I think it’s all too much to ask any one person to feel responsible for. So let’s all just worry about ourselves and the relative few people around us. Stay informed, vote, be kind, and do the right thing in your little one eight-billionth of a world that we’re all sharing with you. The cumulative effect of enough people living in that mode is world changing, policy and personally wise, but not in a way that anybody feels like they’re bearing the weight for. You are powerful enough to do something so meaningful for even just a single person, every day. It turns out what you do matters. And it’s even easy. We collectively have the power to have any world we want, but I don’t think our simple nomadic mammalian brains are equipped to handle planetary scale stakes. What I’m saying is simplify.

The world is actually at present already better than we think it is, but the information we are given to digest about it is almost only ever grand scale horrible due to the things incentivized by national media such as how human eyes are so easy led by what’s just bled. It’s all terrible and we’re all powerless. This is a newer development in terms of the entirety of human history. It’s basically only since the telegraph that we’ve gone from predominantly and immediately local news we have influence over to national news we have relative little power over as individuals.

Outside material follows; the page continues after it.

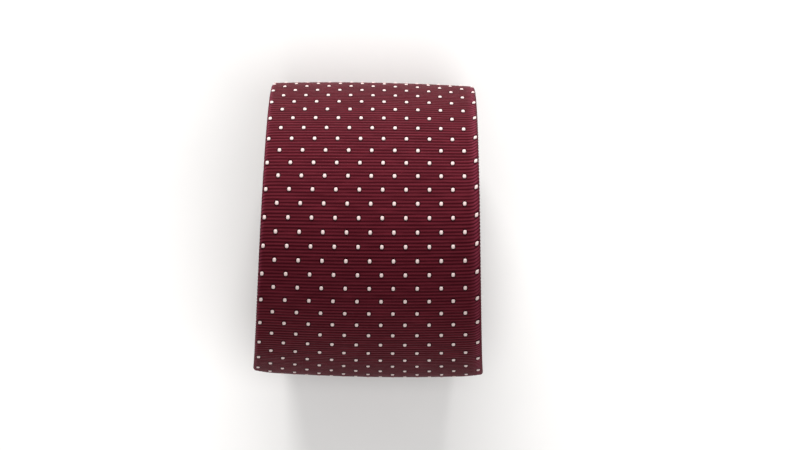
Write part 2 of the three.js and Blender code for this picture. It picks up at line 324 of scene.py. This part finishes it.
def grid_faces(rows, columns, closed):
    """Faces between the rows of a grid of points; closed joins each row's two ends."""
    row = np.arange(rows - 1)[:, None] * columns
    k = np.arange(columns if closed else columns - 1)[None, :]
    k1 = (k + 1) % columns
    quads = np.stack([row + k, row + k1, row + columns + k1, row + columns + k], axis=-1)
    return quads.reshape(-1, 4).tolist()


def end_caps(rows, columns):
    """The faces that close the first and last rows of a grid of points."""
    first = list(range(columns))
    return [first[::-1], [(rows - 1) * columns + k for k in first]]


def folded_silk(name, start, end, rib_points, face_steps, fold_steps):
    """The silk between two places, folded round the interlining and open along its back seam.

    rib_points are the places of the mesh's rows inside a rib, as shares of it. face_steps is how many faces
    there are from the middle to a fold, and fold_steps how many round a fold."""
    first = math.ceil((start - FIRST_ROW) / RIB)
    last = math.floor((end - FIRST_ROW) / RIB)
    ribs = np.arange(first - 1, last + 1)[:, None]
    rows = FIRST_ROW + RIB * (ribs + np.array(rib_points)[None, :]).ravel()
    rows = np.concatenate([[start], rows[(rows > start + 0.05) & (rows < end - 0.05)], [end]])
    s = rows[:, None]
    radius, flat, gap = fold_radius(s), flat_half(s), seam_half(s)
    face = flat * (1 - (1 - np.linspace(0, 1, face_steps + 1)) ** 1.8)  # closer together near the fold
    fold = flat + radius * math.pi * np.linspace(0, 1, fold_steps + 1)[1:]
    back = flat + radius * math.pi + (flat - gap) * np.linspace(0, 1, face_steps // 2 + 1)[1:]
    outside = np.concatenate([face, fold, back], axis=1)
    outside = np.concatenate([-outside[:, :0:-1], outside], axis=1)
    inside = outside[:, ::-1][:, ::2]
    a = np.concatenate([outside, inside], axis=1)

    fade = np.clip((s - start) / PIECE_EASE, 0, 1) * np.clip((end - s) / PIECE_EASE, 0, 1)
    along = s + row_shift(a, s) * fade
    u, v, nu, nv = skin(along, a)
    within = ((s - FIRST_ROW) / RIB) % 1
    relief = -RIB_HEIGHT * np.abs(2 * within - 1) ** RIB_SHARPNESS
    uneven = 1 + 0.12 * np.sin(outside * 0.9 + s * 0.37) * np.sin(outside * 0.31 - s * 0.53)
    depth = np.concatenate([relief * uneven, np.full(inside.shape, -SILK)], axis=1)
    points = placed(along, u + nu * depth, v + nv * depth)
    count = a.shape[1]
    uvs = np.stack([a * MM, np.broadcast_to(s, a.shape) * MM], axis=-1)
    # A painted highlight along the crease of each fold, kept on the mesh for the silk's colour.
    from_fold_highlight = np.abs(a) - flat - np.where(a < 0, *FOLD_HIGHLIGHT_PLACE)
    painted_fold_highlight = np.exp(-((from_fold_highlight / np.where(a < 0, *FOLD_HIGHLIGHT_WIDTH)) ** 2))
    faces = grid_faces(len(rows), count, True) + end_caps(len(rows), count)
    return new_piece(name, points, faces, uvs, painted_fold_highlight)


def ribbon_piece(name, rows, section):
    """A closed band: section(s) gives u and v arrays for one closed loop at each place s."""
    s = np.asarray(rows, float)[:, None]
    u, v = section(s)
    u, v = np.broadcast_arrays(u, v)
    points = placed(np.broadcast_to(s, u.shape), u, v)
    uvs = np.stack([u, np.broadcast_to(s, u.shape)], axis=-1) * MM
    count = u.shape[1]
    return new_piece(name, points, grid_faces(len(rows), count, True) + end_caps(len(rows), count), uvs)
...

But it's also what is disincentivized to hear of, and even before the telegraph has mostly gone unnoticed. The little goodnesses. There’s no incentive to report on the millions of times every day somebody says ‘no you go first’ or ‘you dropped this’. Or smiles. I don’t think the road to a better world is a series of grand gestures. I think it’s in the billions of small and simple kindnesses.

Like giving a knowing reassuring handshake to a person who needs it.

Be a small part of someone’s larger but still small story.